** Stated goal **
Print the full listing exactly.

___

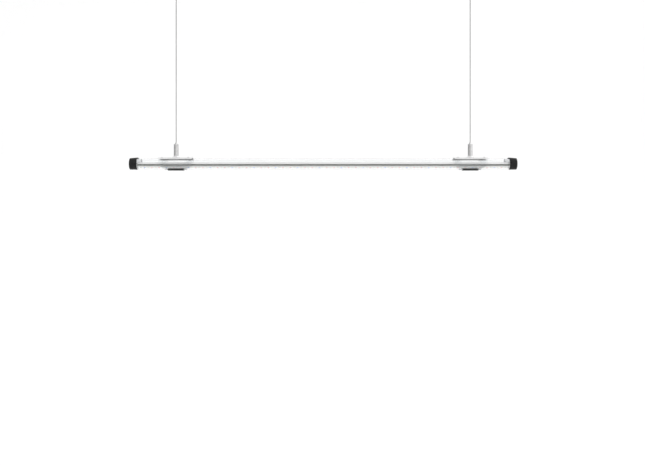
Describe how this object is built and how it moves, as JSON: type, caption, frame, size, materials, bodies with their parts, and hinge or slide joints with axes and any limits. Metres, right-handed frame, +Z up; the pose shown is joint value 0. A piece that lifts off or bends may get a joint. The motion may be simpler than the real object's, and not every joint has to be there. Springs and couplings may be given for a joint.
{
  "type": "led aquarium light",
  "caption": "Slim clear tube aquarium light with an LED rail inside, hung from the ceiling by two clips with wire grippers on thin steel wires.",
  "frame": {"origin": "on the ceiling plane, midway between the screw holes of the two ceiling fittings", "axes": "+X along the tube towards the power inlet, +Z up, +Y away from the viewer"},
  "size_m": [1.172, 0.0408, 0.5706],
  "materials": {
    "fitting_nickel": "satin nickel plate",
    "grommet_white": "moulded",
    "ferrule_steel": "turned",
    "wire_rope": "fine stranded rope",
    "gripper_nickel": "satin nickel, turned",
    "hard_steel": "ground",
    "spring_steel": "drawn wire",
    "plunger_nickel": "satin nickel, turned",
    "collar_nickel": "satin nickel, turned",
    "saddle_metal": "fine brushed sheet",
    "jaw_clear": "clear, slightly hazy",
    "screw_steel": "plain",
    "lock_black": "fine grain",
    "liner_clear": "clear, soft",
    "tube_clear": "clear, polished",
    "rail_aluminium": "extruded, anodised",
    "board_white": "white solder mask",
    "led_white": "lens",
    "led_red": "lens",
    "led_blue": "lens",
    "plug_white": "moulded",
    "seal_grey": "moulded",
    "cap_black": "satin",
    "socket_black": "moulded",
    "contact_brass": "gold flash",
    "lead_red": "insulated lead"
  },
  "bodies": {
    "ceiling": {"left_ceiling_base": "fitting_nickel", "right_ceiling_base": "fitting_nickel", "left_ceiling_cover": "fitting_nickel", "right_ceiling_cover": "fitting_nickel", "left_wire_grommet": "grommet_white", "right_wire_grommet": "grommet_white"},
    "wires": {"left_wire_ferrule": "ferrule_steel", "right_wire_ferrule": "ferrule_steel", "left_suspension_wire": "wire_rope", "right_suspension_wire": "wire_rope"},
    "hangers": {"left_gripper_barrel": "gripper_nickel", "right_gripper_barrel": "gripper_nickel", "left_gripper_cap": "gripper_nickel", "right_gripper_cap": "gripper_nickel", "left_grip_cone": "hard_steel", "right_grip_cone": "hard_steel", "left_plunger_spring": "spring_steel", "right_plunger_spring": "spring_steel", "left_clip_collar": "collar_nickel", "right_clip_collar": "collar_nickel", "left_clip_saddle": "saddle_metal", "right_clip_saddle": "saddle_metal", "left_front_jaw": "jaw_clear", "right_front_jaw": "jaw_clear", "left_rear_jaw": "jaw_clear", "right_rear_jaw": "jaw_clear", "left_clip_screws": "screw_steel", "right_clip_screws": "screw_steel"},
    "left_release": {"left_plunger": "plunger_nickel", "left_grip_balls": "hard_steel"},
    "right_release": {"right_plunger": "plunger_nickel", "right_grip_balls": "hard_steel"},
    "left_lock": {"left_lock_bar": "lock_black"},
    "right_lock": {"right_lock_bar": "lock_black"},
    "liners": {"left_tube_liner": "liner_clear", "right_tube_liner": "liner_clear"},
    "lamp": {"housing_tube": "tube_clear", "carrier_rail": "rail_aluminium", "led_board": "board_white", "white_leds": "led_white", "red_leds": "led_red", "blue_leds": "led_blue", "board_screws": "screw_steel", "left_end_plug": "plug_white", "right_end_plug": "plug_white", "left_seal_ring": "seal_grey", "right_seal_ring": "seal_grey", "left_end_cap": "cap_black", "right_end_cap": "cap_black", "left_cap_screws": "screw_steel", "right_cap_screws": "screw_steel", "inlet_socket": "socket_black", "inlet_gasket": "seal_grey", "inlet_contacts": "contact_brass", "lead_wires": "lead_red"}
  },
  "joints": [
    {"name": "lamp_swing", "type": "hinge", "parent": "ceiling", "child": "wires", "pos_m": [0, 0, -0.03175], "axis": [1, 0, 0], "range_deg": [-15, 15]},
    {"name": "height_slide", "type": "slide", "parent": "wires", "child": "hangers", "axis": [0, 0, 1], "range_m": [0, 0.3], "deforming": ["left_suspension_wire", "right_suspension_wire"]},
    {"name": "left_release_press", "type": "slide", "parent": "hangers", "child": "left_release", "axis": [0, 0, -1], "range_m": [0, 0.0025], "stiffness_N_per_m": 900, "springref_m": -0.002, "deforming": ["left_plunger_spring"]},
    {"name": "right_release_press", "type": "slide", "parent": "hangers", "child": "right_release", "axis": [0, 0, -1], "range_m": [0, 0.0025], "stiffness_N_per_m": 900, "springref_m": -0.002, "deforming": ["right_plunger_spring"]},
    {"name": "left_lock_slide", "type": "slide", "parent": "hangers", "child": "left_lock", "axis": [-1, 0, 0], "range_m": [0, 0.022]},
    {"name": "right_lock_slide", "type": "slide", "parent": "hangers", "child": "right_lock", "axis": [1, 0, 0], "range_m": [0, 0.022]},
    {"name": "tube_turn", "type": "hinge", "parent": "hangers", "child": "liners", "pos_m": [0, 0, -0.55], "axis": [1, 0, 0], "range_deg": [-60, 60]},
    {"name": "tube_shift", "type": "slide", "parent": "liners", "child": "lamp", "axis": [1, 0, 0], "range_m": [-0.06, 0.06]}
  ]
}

___

** Correct result **
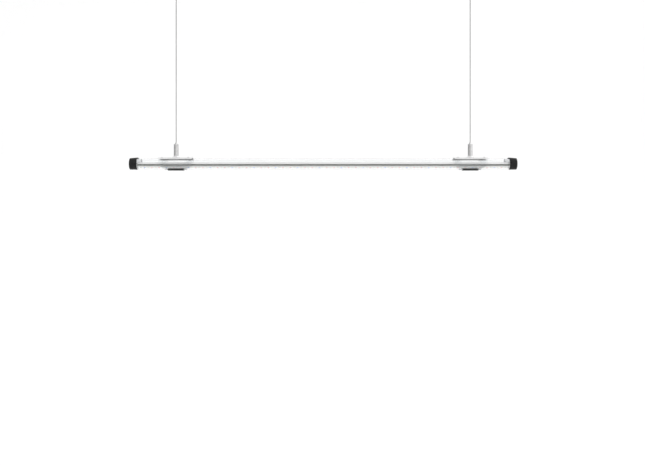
Describe how this object is built and how it moves, as JSON: type, caption, frame, size, materials, bodies with their parts, and hinge or slide joints with axes and any limits. Metres, right-handed frame, +Z up; the pose shown is joint value 0. A piece that lifts off or bends may get a joint. The motion may be simpler than the real object's, and not every joint has to be there. Springs and couplings may be given for a joint.
{
  "type": "led aquarium light",
  "caption": "Slim clear tube aquarium light with an LED rail inside, hung from the ceiling by two clips with wire grippers on thin steel wires.",
  "frame": {"origin": "on the ceiling plane, midway between the screw holes of the two ceiling fittings", "axes": "+X along the tube towards the power inlet, +Z up, +Y away from the viewer"},
  "size_m": [1.172, 0.0408, 0.5706],
  "materials": {
    "fitting_nickel": "satin nickel plate",
    "grommet_white": "moulded",
    "ferrule_steel": "turned",
    "wire_rope": "fine stranded rope",
    "gripper_nickel": "satin nickel, turned",
    "hard_steel": "ground",
    "spring_steel": "drawn wire",
    "plunger_nickel": "satin nickel, turned",
    "collar_nickel": "satin nickel, turned",
    "saddle_metal": "fine brushed sheet",
    "jaw_clear": "clear, slightly hazy",
    "screw_steel": "plain",
    "lock_black": "fine grain",
    "liner_clear": "clear, soft",
    "tube_clear": "clear, polished",
    "rail_aluminium": "extruded, anodised",
    "board_white": "white solder mask",
    "led_white": "lens",
    "led_red": "lens",
    "led_blue": "lens",
    "plug_white": "moulded",
    "seal_grey": "moulded",
    "cap_black": "satin",
    "socket_black": "moulded",
    "contact_brass": "gold flash",
    "lead_red": "insulated lead"
  },
  "bodies": {
    "ceiling": {"left_ceiling_base": "fitting_nickel", "right_ceiling_base": "fitting_nickel", "left_ceiling_cover": "fitting_nickel", "right_ceiling_cover": "fitting_nickel", "left_wire_grommet": "grommet_white", "right_wire_grommet": "grommet_white"},
    "wires": {"left_wire_ferrule": "ferrule_steel", "right_wire_ferrule": "ferrule_steel", "left_suspension_wire": "wire_rope", "right_suspension_wire": "wire_rope"},
    "hangers": {"left_gripper_barrel": "gripper_nickel", "right_gripper_barrel": "gripper_nickel", "left_gripper_cap": "gripper_nickel", "right_gripper_cap": "gripper_nickel", "left_grip_cone": "hard_steel", "right_grip_cone": "hard_steel", "left_plunger_spring": "spring_steel", "right_plunger_spring": "spring_steel", "left_clip_collar": "collar_nickel", "right_clip_collar": "collar_nickel", "left_clip_saddle": "saddle_metal", "right_clip_saddle": "saddle_metal", "left_front_jaw": "jaw_clear", "right_front_jaw": "jaw_clear", "left_rear_jaw": "jaw_clear", "right_rear_jaw": "jaw_clear", "left_clip_screws": "screw_steel", "right_clip_screws": "screw_steel"},
    "left_release": {"left_plunger": "plunger_nickel", "left_grip_balls": "hard_steel"},
    "right_release": {"right_plunger": "plunger_nickel", "right_grip_balls": "hard_steel"},
    "left_lock": {"left_lock_bar": "lock_black"},
    "right_lock": {"right_lock_bar": "lock_black"},
    "liners": {"left_tube_liner": "liner_clear", "right_tube_liner": "liner_clear"},
    "lamp": {"housing_tube": "tube_clear", "carrier_rail": "rail_aluminium", "led_board": "board_white", "white_leds": "led_white", "red_leds": "led_red", "blue_leds": "led_blue", "board_screws": "screw_steel", "left_end_plug": "plug_white", "right_end_plug": "plug_white", "left_seal_ring": "seal_grey", "right_seal_ring": "seal_grey", "left_end_cap": "cap_black", "right_end_cap": "cap_black", "left_cap_screws": "screw_steel", "right_cap_screws": "screw_steel", "inlet_socket": "socket_black", "inlet_gasket": "seal_grey", "inlet_contacts": "contact_brass", "lead_wires": "lead_red"}
  },
  "joints": [
    {"name": "lamp_swing", "type": "hinge", "parent": "ceiling", "child": "wires", "pos_m": [0, 0, -0.03175], "axis": [1, 0, 0], "range_deg": [-15, 15]},
    {"name": "height_slide", "type": "slide", "parent": "wires", "child": "hangers", "axis": [0, 0, 1], "range_m": [0, 0.3], "deforming": ["left_suspension_wire", "right_suspension_wire"]},
    {"name": "left_release_press", "type": "slide", "parent": "hangers", "child": "left_release", "axis": [0, 0, -1], "range_m": [0, 0.0025], "stiffness_N_per_m": 900, "springref_m": -0.002, "deforming": ["left_plunger_spring"]},
    {"name": "right_release_press", "type": "slide", "parent": "hangers", "child": "right_release", "axis": [0, 0, -1], "range_m": [0, 0.0025], "stiffness_N_per_m": 900, "springref_m": -0.002, "deforming": ["right_plunger_spring"]},
    {"name": "left_lock_slide", "type": "slide", "parent": "hangers", "child": "left_lock", "axis": [-1, 0, 0], "range_m": [0, 0.022]},
    {"name": "right_lock_slide", "type": "slide", "parent": "hangers", "child": "right_lock", "axis": [1, 0, 0], "range_m": [0, 0.022]},
    {"name": "tube_turn", "type": "hinge", "parent": "hangers", "child": "liners", "pos_m": [0, 0, -0.55], "axis": [1, 0, 0], "range_deg": [-60, 60]},
    {"name": "tube_shift", "type": "slide", "parent": "liners", "child": "lamp", "axis": [1, 0, 0], "range_m": [-0.06, 0.06]}
  ]
}